Dear Muslim Advocates Friends and Family — As-Salaam-Alaikum,
Thanks to your support, 2022 was a pivotal year for Muslim Advocates. With our partners and allies, we continued to produce high-stakes legal work with national reach and impact. After an exhaustive national search, we also welcomed our next Executive Director, Omar Farah. Our team’s enthusiastic persistence and Omar’s arrival helped deepen Muslim Advocates’ commitment to an uncompromising approach that works for the full, diverse spectrum of American Muslim communities.
One of the highlights of the prior year was the opportunity to connect with many of you at a virtual town hall in December featuring Omar and our board chair, Saema Somalya. Their discussion affirmed that Muslim Advocates is committed to collaboration and partnership, leveraging our common voices and collective action for lasting change. Our work will remain grounded in impact litigation that reflects the demands of social movements, legislative advocacy that carries the voices of our communities to policymakers and demands accountability, public education that helps build power among the most vulnerable of us, and narrative-shifting communications that resists the limiting, oppressive frames that are applied to Muslim identities. Because inclusivity is a lived practice, not just a value, our work will also target the intersections where the experiences of American Muslims are connected to the experiences of other historically targeted communities.
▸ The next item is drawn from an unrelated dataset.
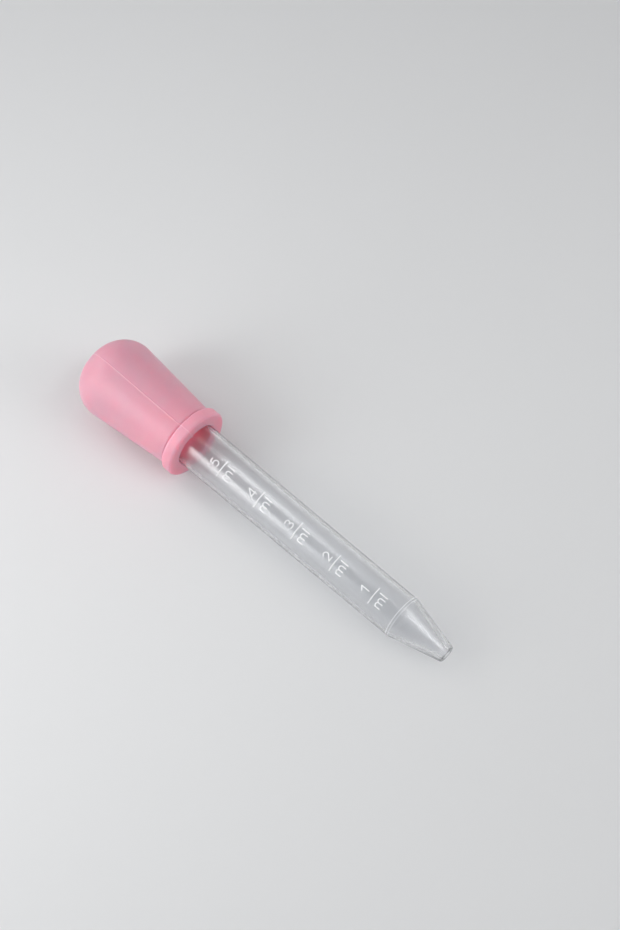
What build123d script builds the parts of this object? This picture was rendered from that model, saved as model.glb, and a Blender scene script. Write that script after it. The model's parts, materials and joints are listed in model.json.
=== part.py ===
from build123d import *
from math import asin, atan2, cos, degrees, sin, sqrt
import os

# Liquid dropper: a clear graduated barrel with a soft squeeze bulb pushed over its open end.
#
# The dropper lies on its side, as it comes to rest: on the widest ring of the bulb and on the
# front edge of the bulb's collar, so its tip points a little downwards and hangs clear.
# +X runs along the dropper towards the tip and +Z is up.  The origin is on the surface that the
# dropper lies on, under the middle of its length.  All sizes are in millimetres.
#
# Each piece is turned about the dropper's own axis.  Its half outline is drawn as (length, radius),
# with the length counted from the mouth of the bulb: positive towards the tip, negative inside.

# Barrel: a clear tube that narrows slightly down to a conical nose
barrel_radius = 6.1          # outside, at the mouth of the bulb
foot_radius = 5.75           # outside, where the nose begins
barrel_length = 69.2         # from the mouth of the bulb to the nose
barrel_wall = 0.85
barrel_seat = 10.0           # length of barrel held inside the bulb
nose_length = 14.1
tip_radius = 2.25            # outside, at the end of the nose
tip_round = 0.5
outlet_radius = 1.15
outlet_length = 2.0          # straight bore at the end of the nose

# Scale: raised lines moulded across the barrel
line_count = 5
first_line = 11.4            # from the mouth of the bulb to the middle of the first line
line_pitch = 12.55
line_width = 0.4
line_height = 0.2            # above the barrel's surface
line_root = 0.2              # below it, so that the line is one with the wall
line_span = 48.0             # degrees around the barrel
line_turn = 26.0             # degrees from the top of the barrel to the middle of each line

# Bulb: a thick skin that widens from its neck to a rounded end
bulb_length = 36.5           # from the mouth to the far end
bulb_radius = 11.1           # at the widest ring
bulb_round = 8.1             # rounding between the side and the end
dome_radius = 30.0           # crown of the end
bulb_wall = 2.2
neck_radius = 8.7            # outside, just behind the collar
collar_radius = 9.75
collar_length = 3.2
collar_round = 0.7
lip_round = 0.4              # inner edge of the mouth
seat_clearance = 0.0         # the stretched bulb grips the barrel
socket_spare = 2.0           # straight bore left past the end of the barrel

# Arcs at the end of the bulb: a dome centred on the axis, and a round that runs into it
dome_centre = Vector(dome_radius - bulb_length, 0)
round_height = bulb_radius - bulb_round
round_reach = sqrt((dome_radius - bulb_round) ** 2 - round_height**2)
round_centre = dome_centre + Vector(-round_reach, round_height)
dome_to_round = (round_centre - dome_centre).normalized()

# The side of the bulb leaves the neck and meets the round without a corner
neck = Vector(-collar_length, neck_radius)
neck_to_round = round_centre - neck
side_angle = atan2(neck_to_round.Y, neck_to_round.X) - asin(bulb_round / neck_to_round.length)
side_out = Vector(sin(side_angle), -cos(side_angle))


def barrel_outside(length):
    """Outer radius of the barrel at a length from the mouth of the bulb."""
    return barrel_radius + (foot_radius - barrel_radius) * length / barrel_length


def side_at(length, inset):
    """Point on the side of the bulb at a length, `inset` under its outer skin."""
    along = (round_centre.X - length) * side_out.X / side_out.Y
    return (length, round_centre.Y + along + (bulb_round - inset) / side_out.Y)


def draw_bulb(start, inset):
    """Half outline of the bulb from the length `start` to its far end, `inset` under its skin."""
    side_end = round_centre + side_out * (bulb_round - inset)
    round_end = dome_centre + dome_to_round * (dome_radius - inset)
    far_end = dome_centre - Vector(dome_radius - inset, 0)
    side = Line(side_at(start, inset), side_end)
    turn = TangentArc(side_end, round_end, tangent=side % 1)
    TangentArc(round_end, far_end, tangent=turn % 1)
    Polyline(far_end, (start, 0), side_at(start, inset))


def tilt_onto(centre, radius):
    """Tilt, in radians, that lays the dropper on the round of the bulb and on another round edge."""
    step = centre - round_centre
    return atan2(-step.Y, step.X) + asin((bulb_round - radius) / step.length)


# Rest: the dropper tips from the bulb onto the first edge that reaches the surface
nose_end = barrel_length + nose_length
collar_edge = Vector(-collar_round, collar_radius - collar_round)
tip_edge = Vector(nose_end - tip_round, tip_radius - tip_round)
rest_tilt = min(
    tilt_onto(collar_edge, collar_round),
    tilt_onto(Vector(barrel_length, foot_radius), 0),
    tilt_onto(tip_edge, tip_round),
)
mouth_height = round_centre.X * sin(rest_tilt) + round_centre.Y * cos(rest_tilt) + bulb_round
reach_back = dome_radius - dome_centre.X * cos(rest_tilt)
reach_front = tip_edge.X * cos(rest_tilt) + tip_edge.Y * sin(rest_tilt) + tip_round

section_plane = Plane(
    origin=((reach_back - reach_front) / 2, 0, mouth_height),
    x_dir=(cos(rest_tilt), 0, -sin(rest_tilt)),
    z_dir=(0, -1, 0),
)
dropper_axis = Axis(section_plane.origin, section_plane.x_dir)

# Bulb -------------------------------------------------------------------------------------------
socket_end = -barrel_seat - socket_spare

with BuildPart() as bulb:
    with BuildSketch(section_plane):
        with BuildLine():
            draw_bulb(-collar_length / 2, 0)
        make_face()
    revolve(axis=dropper_axis)

    # collar: a rounded band around the mouth
    with BuildSketch(section_plane) as collar:
        with BuildLine():
            Polyline(
                (0, 0),
                (0, collar_radius),
                (-collar_length, collar_radius),
                (-collar_length, 0),
                close=True,
            )
        make_face()
        fillet(collar.vertices().group_by(Axis.Y)[-1], collar_round)
    revolve(axis=dropper_axis)

    # hollow, and the socket that grips the barrel
    with BuildSketch(section_plane):
        with BuildLine():
            draw_bulb(socket_end, bulb_wall)
        make_face()
    revolve(axis=dropper_axis, mode=Mode.SUBTRACT)
    with BuildSketch(section_plane):
        with BuildLine():
            Polyline(
                (0, 0),
                (0, barrel_outside(0) + seat_clearance),
                (socket_end, barrel_outside(socket_end) + seat_clearance),
                (socket_end, 0),
                close=True,
            )
        make_face()
    revolve(axis=dropper_axis, mode=Mode.SUBTRACT)

    mouth = bulb.edges().filter_by(GeomType.CIRCLE).sort_by(dropper_axis)[-2:].sort_by(SortBy.RADIUS)
    fillet(mouth[0], lip_round)

bulb.part.label = "bulb"

# Barrel -----------------------------------------------------------------------------------------
with BuildPart() as barrel:
    with BuildSketch(section_plane) as wall:
        with BuildLine():
            Polyline(
                (-barrel_seat, barrel_outside(-barrel_seat)),
                (barrel_length, foot_radius),
                (nose_end, tip_radius),
                (nose_end, outlet_radius),
                (nose_end - outlet_length, outlet_radius),
                (barrel_length, foot_radius - barrel_wall),
                (-barrel_seat, barrel_outside(-barrel_seat) - barrel_wall),
                close=True,
            )
        make_face()
        fillet(wall.vertices().group_by(Axis.X)[-1].sort_by(Axis.Y)[-1], tip_round)
    revolve(axis=dropper_axis)

    # scale lines
    first_edge = section_plane.rotated((line_turn - line_span / 2, 0, 0))
    for line in range(line_count):
        middle = first_line + line * line_pitch
        with BuildSketch(first_edge):
            with BuildLine():
                Polyline(
                    (middle - line_width / 2, barrel_outside(middle - line_width / 2) - line_root),
                    (middle - line_width / 2, barrel_outside(middle - line_width / 2) + line_height),
                    (middle + line_width / 2, barrel_outside(middle + line_width / 2) + line_height),
                    (middle + line_width / 2, barrel_outside(middle + line_width / 2) - line_root),
                    close=True,
                )
            make_face()
        revolve(axis=dropper_axis, revolution_arc=line_span)

barrel.part.label = "barrel"

# Output -----------------------------------------------------------------------------------------
os.makedirs("parts", exist_ok=True)
export_step(bulb.part, "parts/bulb.step")
export_step(barrel.part, "parts/barrel.step")

print(f"rest tilt {degrees(rest_tilt):.2f} degrees, length {reach_back + reach_front:.1f} mm")
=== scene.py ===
"""A liquid dropper dressed over its frame: a clear graduated barrel and a soft squeeze bulb.

Where nothing else is said, sizes are in millimetres, measured along the dropper from the mouth of
its bulb and out from its axis, and turns are in degrees from the top of the dropper.  Lay turns
them into places in the frame.
"""
import json
import logging
from collections.abc import Callable, Sequence
from dataclasses import dataclass
from enum import Enum
from math import acos, asin, atan2, cos, degrees, exp, hypot, pi, radians, sin, sqrt, tan

import bpy
from bpy.types import ID, Light, Material, Mesh, Node, NodeSocket, NodeTree, Object
from mathutils import Matrix, Vector


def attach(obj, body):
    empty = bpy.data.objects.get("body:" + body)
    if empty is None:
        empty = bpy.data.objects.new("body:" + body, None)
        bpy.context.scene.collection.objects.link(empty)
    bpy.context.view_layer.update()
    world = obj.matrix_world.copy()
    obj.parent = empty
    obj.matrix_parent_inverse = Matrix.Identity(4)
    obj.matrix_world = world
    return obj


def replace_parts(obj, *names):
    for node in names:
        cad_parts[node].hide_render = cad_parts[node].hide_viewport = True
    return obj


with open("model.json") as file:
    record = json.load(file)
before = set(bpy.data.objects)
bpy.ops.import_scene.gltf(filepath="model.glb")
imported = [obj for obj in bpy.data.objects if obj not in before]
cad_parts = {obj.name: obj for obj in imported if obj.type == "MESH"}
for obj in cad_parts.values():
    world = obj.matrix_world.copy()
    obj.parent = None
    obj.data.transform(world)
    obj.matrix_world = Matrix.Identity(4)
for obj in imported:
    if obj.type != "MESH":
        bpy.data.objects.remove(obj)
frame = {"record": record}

log = logging.getLogger("dropper")

MM = 0.001
POLE_RADIUS = 1e-6  # mm; a point of an outline that is nearer to the axis becomes a pole

Point = tuple[float, float]
Colour = tuple[float, float, float, float]


# Where things go ------------------------------------------------------------------


@dataclass(frozen=True)
class Lay:
    """How the dropper lies in the frame: its axis, and the middle of the bulb's mouth."""

    mouth: Vector
    axis: Vector
    up: Vector

    @classmethod
    def from_outlet(cls, record: dict, outlet_middle: float) -> "Lay":
        """Finds the lay from the outlet that the record states.

        Args:
            record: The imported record.
            outlet_middle: Length from the bulb's mouth to the middle of the outlet, in mm.

        Returns:
            The dropper's lay.
        """
        outlet = next(mount for mount in record["mounts"] if mount["name"] == "outlet")
        axis = Vector(outlet["axis"]).normalized()
        up = (Vector((0, 0, 1)) - axis * axis.z).normalized()
        return cls(Vector(outlet["pos_m"]) - axis * outlet_middle * MM, axis, up)

    @property
    def side(self) -> Vector:
        """Direction towards which turns are counted."""
        return self.axis.cross(self.up)

    @property
    def tilt(self) -> float:
        """Angle of the axis below level, in radians."""
        return -asin(self.axis.z)

    def out(self, turn: float) -> Vector:
        """Direction out from the axis at a turn."""
        return self.up * cos(radians(turn)) + self.side * sin(radians(turn))

    def at(self, length: float, radius: float, turn: float) -> Vector:
        """Point in the frame, in metres, from a length, a radius and a turn."""
        return self.mouth + self.axis * length * MM + self.out(turn) * radius * MM


def put(name: str, data: ID) -> Object:
    """Makes an object of some data and puts it into the scene.

    Args:
        name: Its name.
        data: Its mesh, curve, light or camera.

    Returns:
        The object.
    """
    made = bpy.data.objects.new(name, data)
    bpy.context.scene.collection.objects.link(made)
    return made


# Outlines and turned shells -------------------------------------------------------


@dataclass(frozen=True)
class Corner:
    """A corner of an outline, as length and radius, and how much it is rounded."""

    length: float
    radius: float
    round: float = 0.0


def arc(centre: Point, radius: float, start: float, end: float, steps: int) -> list[Point]:
    """Draws an arc of an outline.

    Args:
        centre: Its centre, as length and radius.
        radius: Its radius.
        start: Angle of its first point, in radians from the dropper's axis.
        end: Angle of its last point.
        steps: Number of spans.

    Returns:
        Its points in order, ends included.
    """
    angles = [start + (end - start) * step / steps for step in range(steps + 1)]
    return [(centre[0] + radius * cos(a), centre[1] + radius * sin(a)) for a in angles]


def rounded(corners: Sequence[Corner], steps: int = 7) -> list[Point]:
    """Rounds the corners of an open outline.

    Args:
        corners: Its corners in order; the first and the last stay sharp.
        steps: Number of spans in each rounding.

    Returns:
        The outline's points in order.
    """
    points: list[Point] = [(corners[0].length, corners[0].radius)]
    for before, here, after in zip(corners, corners[1:], corners[2:]):
        spot = Vector((here.length, here.radius))
        back = (Vector((before.length, before.radius)) - spot).normalized()
        on = (Vector((after.length, after.radius)) - spot).normalized()
        bend = back.angle(on)
        if here.round <= 0:
            points.append(tuple(spot))
            continue
        centre = spot + (back + on).normalized() * here.round / sin(bend / 2)
        first = spot + back * here.round / tan(bend / 2) - centre
        last = spot + on * here.round / tan(bend / 2) - centre
        start, sweep = atan2(first.y, first.x), first.angle_signed(last)
        points += arc(tuple(centre), here.round, start, start - sweep, steps)
    points.append((corners[-1].length, corners[-1].radius))
    return points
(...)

We are proud of the way the new year has begun for Muslim Advocates. Just last week, we filed an amicus brief with Muslim Justice League – another brave and highly-effective Muslim-led organization – on behalf of Mr. Rodriguez, an incarcerated Muslim man denied ghusl and the ability to preserve his modesty by officials at Georgia Diagnostic and Classification State Prison where conditions are notoriously inhumane and punitive. His lawyers at the Southern Center for Human Rights, fierce advocates who seek dignity and justice for people affected by the criminal legal system in the deep south, asked us to file this brief in support of their petition for certiorari. The Southern Center’s petition seeks Supreme Court review of a court decision that makes foundational constitutional protections almost completely inaccessible in prisons. Our brief explains how Muslim people in prisons have been leaders in protecting rights - especially rights to religious liberty - for all incarcerated people. We also trace the power of faith in prisons; our brief argues that religious practice can help people survive incarceration, including by creating resilience through religious community and that undercutting religious practice in prison is unjustifiably punitive.
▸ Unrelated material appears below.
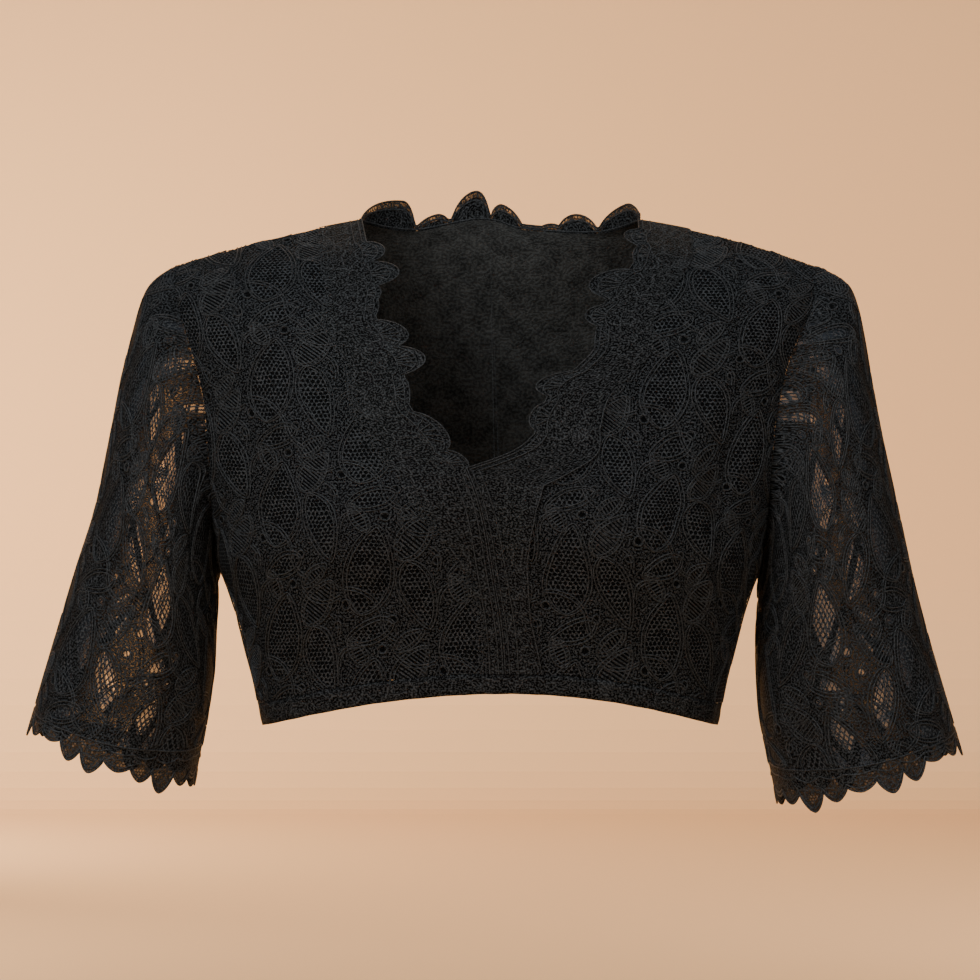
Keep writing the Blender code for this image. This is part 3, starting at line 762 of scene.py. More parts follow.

We are also looking forward to the arrival of Ramadan. As it approaches, Muslim Advocates is expanding its work in support of people seeking religious accommodations for Ramadan and Eid. Before and during Ramadan, Muslim Advocates will offer online Know Your Rights training and materials that will focus on the challenges Muslim communities face seeking accommodations from schools, the workplace and prisons during the holy month. We will also host weekly hotline sessions for people to seek advice directly from one of our staff attorneys. If you have a question, get in touch!
As we start 2023, Muslim Advocates is at an inflection point and we are grateful for your continued commitment to the mission that we all share. We look forward to staying connected to you all as we work for a more just and free society for us all.